Above all, Bowen's policy seeks a new trade-off to purchase regional co-operation. It relocates boat arrivals to Malaysia for processing in return for increasing Australia's offshore refugee intake, thereby easing the net numbers and burden in Malaysia's system that numbers 93,000 refugees awaiting placement.

It is correct to say that the numbers, 800 outwards compared with 4000 inwards, is not a good deal for Australia. But that obscures the far bigger point that increasing the offshore program to win a major reduction in the onshore program (boat arrivals) would largely solve the political crisis providing - and this is the critical point - the deal actually worked and did break the people smugglers. This is the daunting and perhaps improbable task.

Bowen's initiative recognises that Australia's asylum-seeker policy has hit a dead-end. This debate, riddled with dogma and dishonesty, needs urgent new thinking.
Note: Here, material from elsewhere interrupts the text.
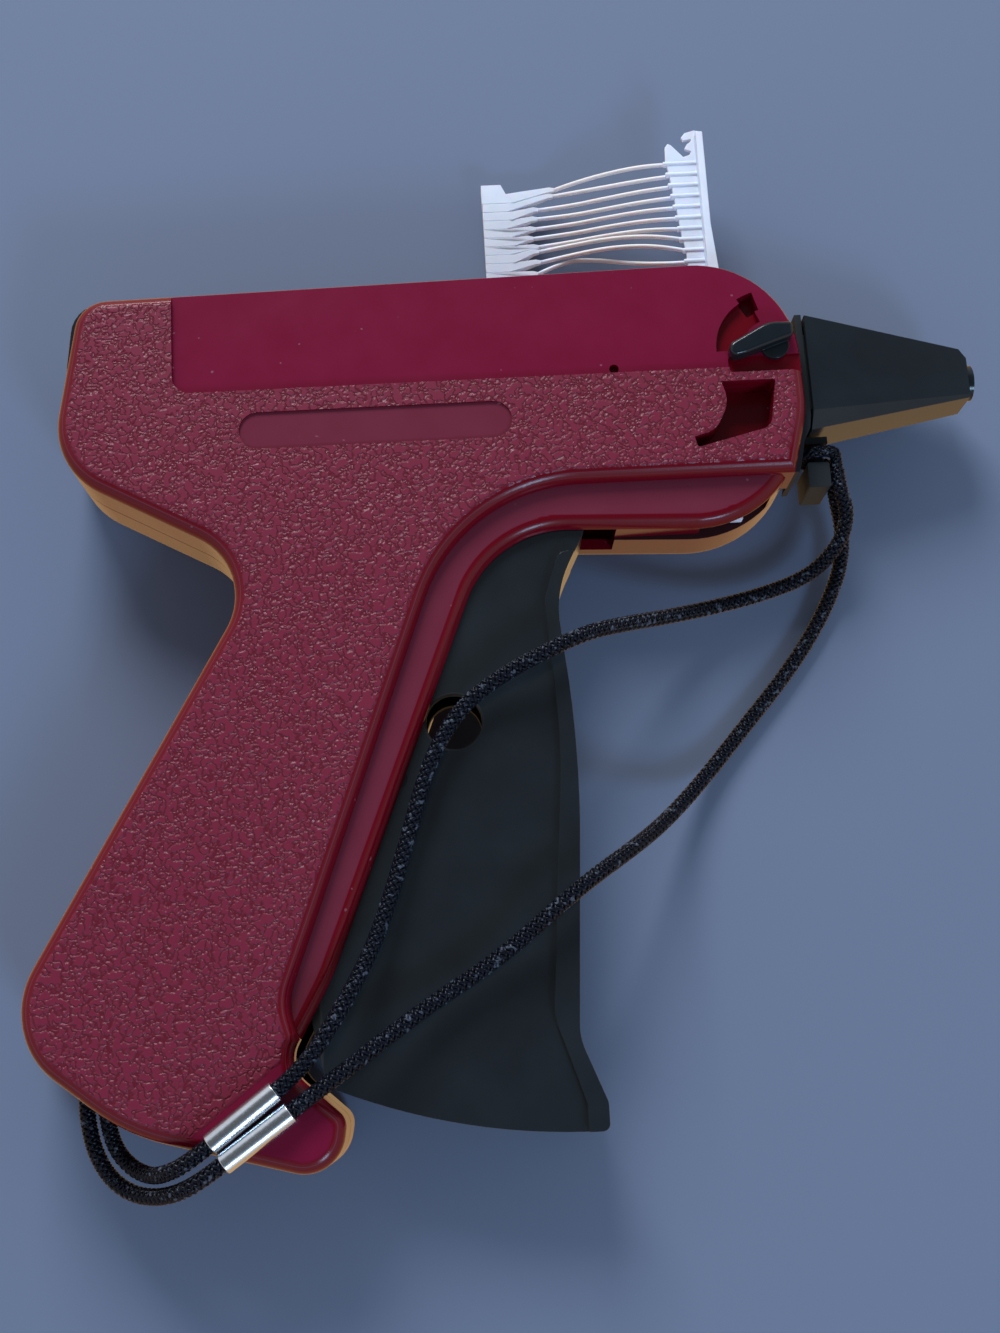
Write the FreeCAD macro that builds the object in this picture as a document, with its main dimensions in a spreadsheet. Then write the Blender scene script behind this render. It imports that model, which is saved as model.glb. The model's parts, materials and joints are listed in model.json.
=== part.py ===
import FreeCAD, Part
import math
import os

from FreeCAD import Placement, Rotation, Vector

# A tagging gun that shoots plastic garment-tag fasteners, lying on its side.
# Millimetres. +X runs along the needle, +Z up out of the side it lies on.
# Origin: on the face it lies on, in line with the trigger's pin.

doc = FreeCAD.newDocument("tag_attacher")

# ---------------------------------------------------------------- the sheet

SIZES = {
    # casing
    "casing_thickness": 22.2,
    "side_wall": 2.0,
    "face_wall": 2.5,
    "edge_round": 2.6,
    "ledge_drop": 3.0,
    "ledge_wall": 2.0,
    "panel_depth": 1.0,
    "label_depth": 0.4,
    "lower_recess_depth": 5.8,
    "recess_floor": 1.0,
    "seat_gap": 0.3,
    "slide_gap": 0.2,
    "pin_clearance": 0.05,
    # screws and their bosses
    "boss_radius": 3.2,
    "screw_radius": 1.2,
    "screw_head_radius": 2.4,
    "screw_head_height": 1.4,
    "screw_length": 15.0,
    "screw_sink": 2.2,
    # needle line
    "needle_line": 18.8,
    "needle_radius": 1.2,
    "needle_bore": 0.75,
    "needle_slot": 0.7,
    "needle_start": 33.6,
    "needle_tip": 68.4,
    "base_half_width": 3.0,
    "base_half_height": 2.8,
    "base_start": 33.9,
    "base_length": 18.0,
    "rod_radius": 0.6,
    "rod_tip": 24.0,
    # front frame and lug
    "frame_start": 33.5,
    "frame_half_height": 3.9,
    "flange_height": 13.2,
    "plug_half_height": 5.8,
    "plug_end": 50.5,
    "neck_height": 4.0,
    "head_height": 10.0,
    # trigger
    "flange_thickness": 14.0,
    "web_thickness": 11.2,
    "hollow_thickness": 7.6,
    "trigger_pin_radius": 2.0,
    "trigger_hub_radius": 5.5,
    "trigger_reach": 109.4,
    "trigger_hole_radius": 4.8,
    "cross_pin_radius": 1.5,
    "cross_pin_x": -31.0,
    "cross_pin_y": -50.0,
    # drive lever
    "lever_x": -42.0,
    "lever_y": -27.0,
    "lever_plate": 4.0,
    "lever_pin_radius": 2.0,
    "lever_hub_radius": 5.0,
    "lever_boss_radius": 4.2,
    "lever_swing": 52.0,
    "lever_upper_length": 53.0,
    "lever_tip": 25.8,
    "lever_spring_face": 3.0,
    "fork_slot": 4.6,
    "fork_prong": 1.8,
    # slider and its channel
    "slider_pin_radius": 1.5,
    "slider_half_height": 3.5,
    "slider_low": 13.5,
    "slider_bridge": 27.5,
    "slider_top": 29.0,
    "slider_behind": 8.5,
    "slider_ahead": 11.0,
    "slider_front_wall": 2.7,
    "guide_wall": 1.5,
    "guide_start": -74.0,
    "guide_end": -15.4,
    # feeding
    "fastener_pitch": 2.25,
    "fastener_count": 21,
    "paddle_pitch": 1.8,
    "tbar_radius": 0.5,
    "tbar_start": 24.6,
    "runner_start": 30.2,
    "runner_width": 2.3,
    "runner_height": 2.0,
    "runner_rise": 0.8,
    "web_start": 27.0,
    "web_height": 0.6,
    "filament_radius": 0.3,
    "filament_level": 3.9,
    "paddle_height": 3.0,
    "wheel_teeth": 8,
    "wheel_tip_radius": 3.0,
    "wheel_root_radius": 2.1,
    "wheel_tooth_width": 0.9,
    "wheel_start": 25.2,
    "wheel_width": 1.6,
    "wheel_bar": 2,
    "axle_radius": 1.0,
    # recess for the tags' tails in the lower shell
    "tail_recess_left": -13.0,
    "tail_recess_right": 32.0,
    "tail_recess_bottom": 10.5,
    "tail_recess_depth": 5.8,
    "tail_recess_floor": 1.2,
    # needle guard
    "guard_start": 45.8,
    "guard_length": 29.6,
    "guard_wall": 1.5,
    "guard_mouth_half": 8.3,
    "guard_tip_half": 4.5,
    "collar_radius": 3.25,
    "collar_length": 1.5,
    "collar_bore": 2.0,
    # lock lever
    "lock_x": 39.4,
    "lock_y": 23.4,
    "lock_shaft_radius": 2.0,
    "lock_blade_height": 2.8,
    # return spring
    "spring_radius": 3.0,
    "spring_wire": 1.0,
    "spring_turns": 6,
    "spring_y": -39.5,
    "spring_seat": -62.5,
    "spring_end": -39.3,
    # lanyard
    "cord_radius": 1.25,
    "ferrule_radius": 1.7,
}

sheet = doc.addObject("Spreadsheet::Sheet", "Sizes")
for number, (alias, value) in enumerate(SIZES.items(), start=1):
    sheet.set("A%d" % number, alias)
    sheet.set("B%d" % number, str(value))
    sheet.setAlias("B%d" % number, alias)
doc.recompute()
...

Indeed, while they are opponents, Bowen and opposition immigration spokesman Scott Morrison are searching for new approaches and share the view that a regional policy dictates more offshore processing.

In truth, the so-called Malaysian solution brings Labor far closer to the spirit of the Coalition's policy and more distant from the Greens. The UN High Commissioner for Human Rights, Navi Pillay, said Labor's plan breached international law. The Greens will not accept the removal of boat arrivals to Malaysia for processing. Attorney-General Robert McClelland confirms that Labor will rely upon Howard's post-Tampa laws to relocate the boatpeople. Bowen has declared: "I expect protests, I expect legal challenges, I expect resistance." He will be proved right on each count.

Morrison says Labor is trying to "buy a stairway" to Howard on a journey marked by denial, reversals and cost explosions. Labor is, he asserts, "flicking the switch to Howard lite" but brands the Malaysia deal as an act of "panic and desperation" that is "appallingly one-sided".

Labor's premature announcement that the two Prime Ministers had agreed on a bilateral arrangement yet to be finalised meant Gillard and Bowen put themselves under more pressure and weakened Australia's negotiating position with Malaysia. Bowen signalled new boat arrivals would be sent to Malaysia only to modify this to "another country".

Labor, at the same time, is negotiating with Papua New Guinea to accept more of the asylum-seeker burden. Malaysia, presumably, will insist upon its oversight rights in terms of the 800 boat arrivals it accepts from Australia for processing.

The Gillard-Bowen scramble to construct a new policy highlights two enduring realities. The key to Australia's border security lies in regional agreements. This was proved under both Malcolm Fraser and Howard and remains true today. Most boat people reaching Australia fly to Malaysia and transit via Indonesia. Co-operation with both nations is essential to terminate this trade.

It is also a fact that few regional nations have pledged to the 1951 UN Refugee Convention and Australia cannot limit its options on regional processing deals to only those nations that have ratified the convention. Labor's backdown on this point is another sign of dawning realism.

In parliament on Monday, Bowen called the proposed agreement "innovative and bold" and predicted, yet again, it will "break the business model of the people smugglers." He told the media yesterday there were "no sticking points as such" with Malaysia. He repeated that "if you get on a boat from Indonesia to Australia you can work on the basis that you'll be sent back to Malaysia". For Labor, the stakes involved in this agreement are now huge.

For this agreement to work the trust and political co-operation between Australia and Malaysia must be tight. Whether the limit of 800 asylum-seekers being returned to Malaysia is sufficient is doubtful. Yet this deal, if viable, may become an important breakthrough.

The response of the pro-refugee Left is marked by hypocrisy. Bowen is offering the Left a deal - if fewer people come to Australia by boat then Australia will accept more offshore refugees from the region. Yes, more refugees. Isn't this worth two cheers? Listening to the Greens you would be forgiven for thinking the desired outcome is actually more boatpeople.

That's the problem with the Greens, the lawyers and the refugee lobby. They insist the only solution is full acceptance of boat arrivals but they won't contemplate the consequences, namely, the encouragement of more boats and the growth of the people smuggling industry to Australia. This industry is based upon people self-selecting Australia from other parts of the world. No Australian government, Liberal or Labor, will acquiesce before this industry and Bowen has got one big idea right, cutting off boat arrivals in a trade-off for a bigger offshore intake.